TASK DIRECTIONS
Return all of the lines below exactly as they are.

■ ■ ■ ■ ■

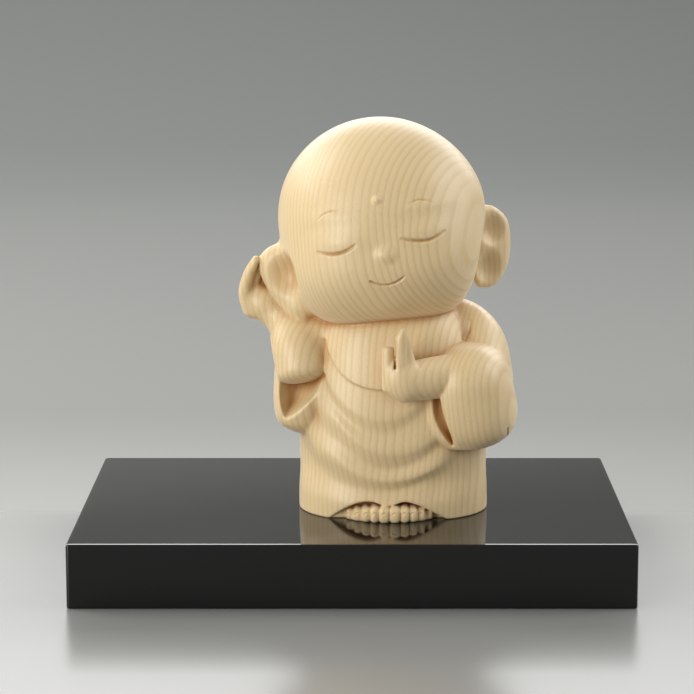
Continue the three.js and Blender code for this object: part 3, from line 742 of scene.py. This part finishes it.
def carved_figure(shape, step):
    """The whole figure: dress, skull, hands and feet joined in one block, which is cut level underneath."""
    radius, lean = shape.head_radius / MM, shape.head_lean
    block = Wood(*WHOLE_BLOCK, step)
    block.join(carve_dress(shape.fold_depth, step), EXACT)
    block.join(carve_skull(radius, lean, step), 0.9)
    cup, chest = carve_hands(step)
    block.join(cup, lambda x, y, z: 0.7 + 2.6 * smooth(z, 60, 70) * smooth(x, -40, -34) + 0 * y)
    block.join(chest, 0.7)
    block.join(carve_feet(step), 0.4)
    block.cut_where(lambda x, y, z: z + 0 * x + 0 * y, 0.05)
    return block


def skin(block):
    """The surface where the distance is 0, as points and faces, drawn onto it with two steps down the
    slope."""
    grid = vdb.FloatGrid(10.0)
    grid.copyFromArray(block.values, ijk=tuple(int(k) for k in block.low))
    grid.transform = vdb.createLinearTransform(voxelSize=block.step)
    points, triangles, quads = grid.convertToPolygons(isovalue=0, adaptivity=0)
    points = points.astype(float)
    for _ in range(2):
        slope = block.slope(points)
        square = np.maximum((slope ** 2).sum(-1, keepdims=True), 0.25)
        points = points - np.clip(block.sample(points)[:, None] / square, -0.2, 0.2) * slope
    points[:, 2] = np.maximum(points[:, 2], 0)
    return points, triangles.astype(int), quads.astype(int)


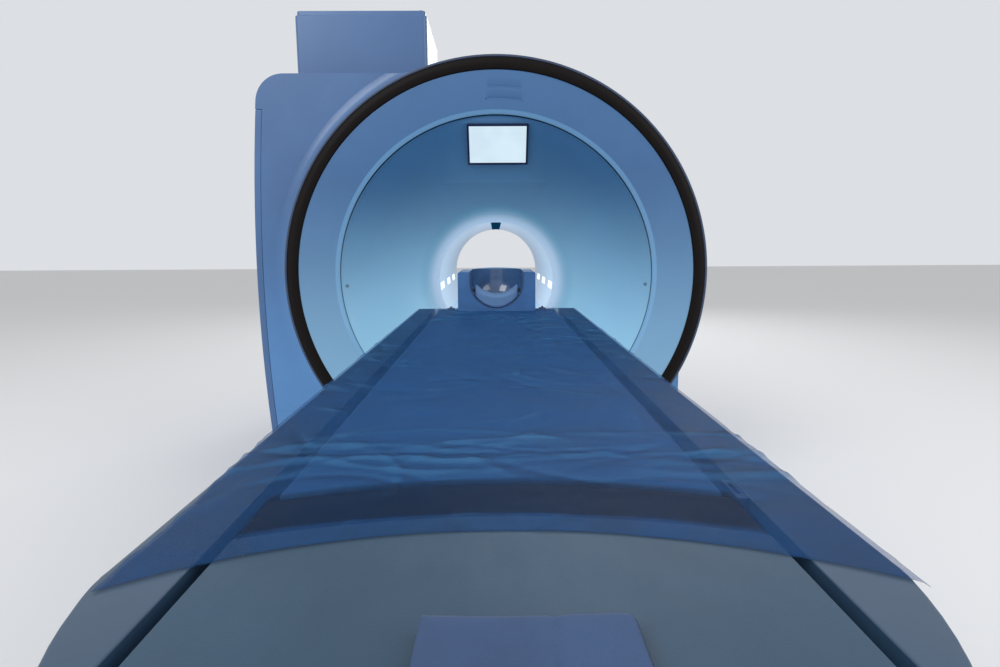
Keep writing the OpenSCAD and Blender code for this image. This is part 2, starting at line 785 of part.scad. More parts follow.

■ ■ ■ ■ ■

EXERCISE SOLUTION
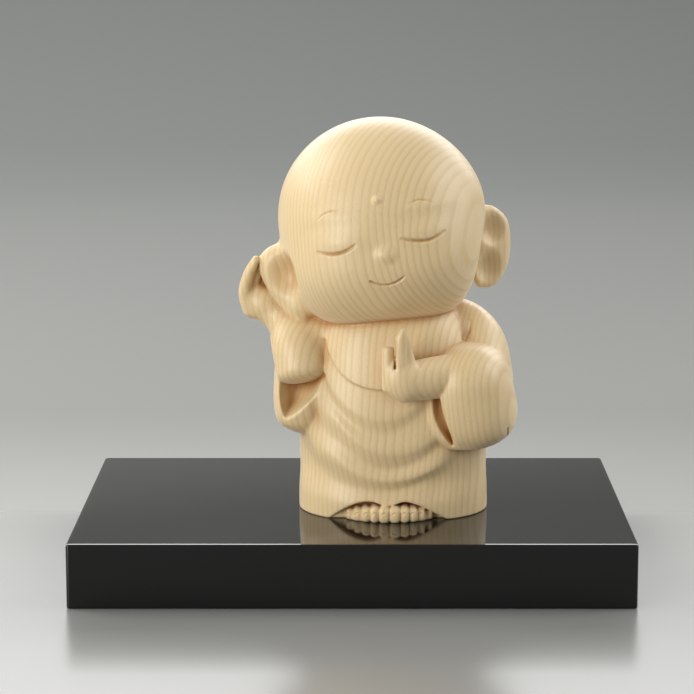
Continue the three.js and Blender code for this object: part 3, from line 742 of scene.py. This part finishes it.
def carved_figure(shape, step):
    """The whole figure: dress, skull, hands and feet joined in one block, which is cut level underneath."""
    radius, lean = shape.head_radius / MM, shape.head_lean
    block = Wood(*WHOLE_BLOCK, step)
    block.join(carve_dress(shape.fold_depth, step), EXACT)
    block.join(carve_skull(radius, lean, step), 0.9)
    cup, chest = carve_hands(step)
    block.join(cup, lambda x, y, z: 0.7 + 2.6 * smooth(z, 60, 70) * smooth(x, -40, -34) + 0 * y)
    block.join(chest, 0.7)
    block.join(carve_feet(step), 0.4)
    block.cut_where(lambda x, y, z: z + 0 * x + 0 * y, 0.05)
    return block


def skin(block):
    """The surface where the distance is 0, as points and faces, drawn onto it with two steps down the
    slope."""
    grid = vdb.FloatGrid(10.0)
    grid.copyFromArray(block.values, ijk=tuple(int(k) for k in block.low))
    grid.transform = vdb.createLinearTransform(voxelSize=block.step)
    points, triangles, quads = grid.convertToPolygons(isovalue=0, adaptivity=0)
    points = points.astype(float)
    for _ in range(2):
        slope = block.slope(points)
        square = np.maximum((slope ** 2).sum(-1, keepdims=True), 0.25)
        points = points - np.clip(block.sample(points)[:, None] / square, -0.2, 0.2) * slope
    points[:, 2] = np.maximum(points[:, 2], 0)
    return points, triangles.astype(int), quads.astype(int)


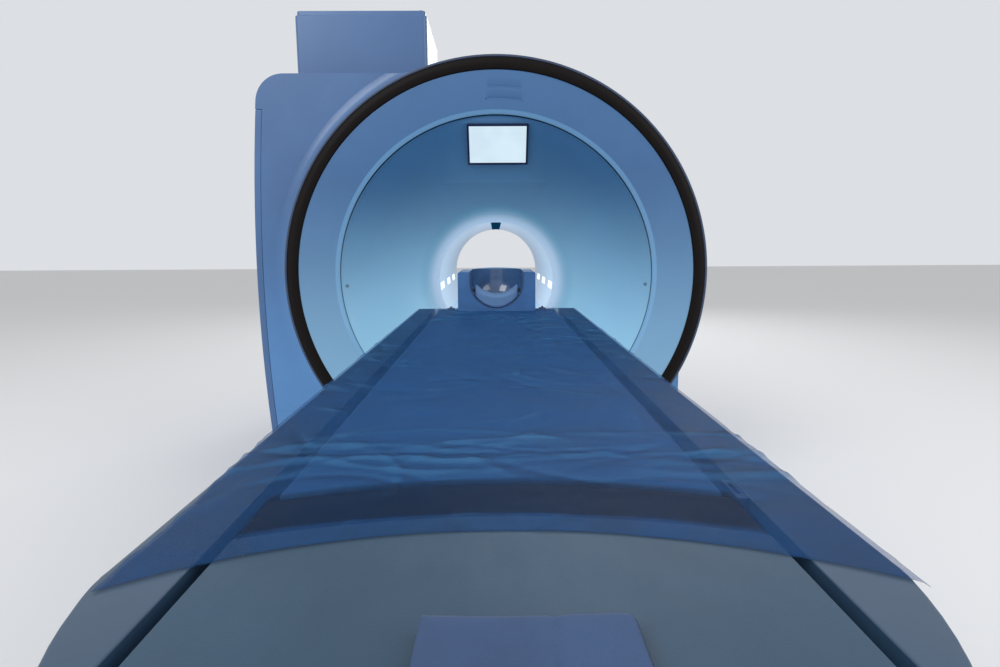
Keep writing the OpenSCAD and Blender code for this image. This is part 2, starting at line 785 of part.scad. More parts follow.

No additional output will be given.